G7 leaders have voiced concern about emerging economies as their host, Japanese Prime Minister Shinzo Abe, made a pointed comparison to the global financial crisis eight years ago.

Mr Abe said the G7 leaders agreed on the need for flexible spending to spur world growth but the timing and amount depended on each country, Deputy Chief Cabinet Secretary Hiroshige Seko said.

Britain and Germany have been resisting calls for fiscal stimulus.

"G7 leaders voiced the view that emerging economies are in a severe situation, although there were views that the current economic situation is not a crisis," Mr Seko said after the first day of a two-day G7 summit in Ise-Shima, central Japan.

Mr Abe presented data showing global commodities prices fell 55% from June 2014 to January 2016, the same margin as from July 2008 to February 2009, after the Lehman collapse.

Lehman had been Wall Street's fourth-largest investment bank when it filed for Chapter 11 protection on 11 September 2008, making its bankruptcy by far the biggest in US history.

Its failure triggered the global financial crisis.

Mr Abe hopes, some political insiders say, to use a G7 statement on the global economy as cover for a domestic fiscal package including the possible delay of a rise in the nation's sales tax to 10% from 8% planned for next April.

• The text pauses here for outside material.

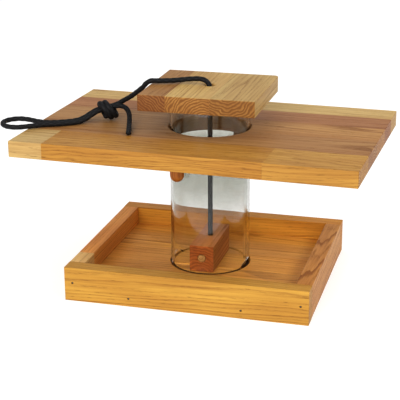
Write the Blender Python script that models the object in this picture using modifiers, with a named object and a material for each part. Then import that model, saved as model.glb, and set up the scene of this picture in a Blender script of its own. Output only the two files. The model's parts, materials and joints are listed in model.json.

The G7 leaders are also expected to reaffirm their previous commitment to stability in the foreign exchange market.             

European Council President Donald Tusk said earlier he would seek G7 support for more global aid for refugees.

Separately, US President Barack Obama said his visit to Hiroshima will underline the dangers of warfare and the need to work towards peace.

Speaking on the sidelines of the G7 summit  he said: "I want to once again underscore the very real risks that are out there and the sense of urgency that we all should have".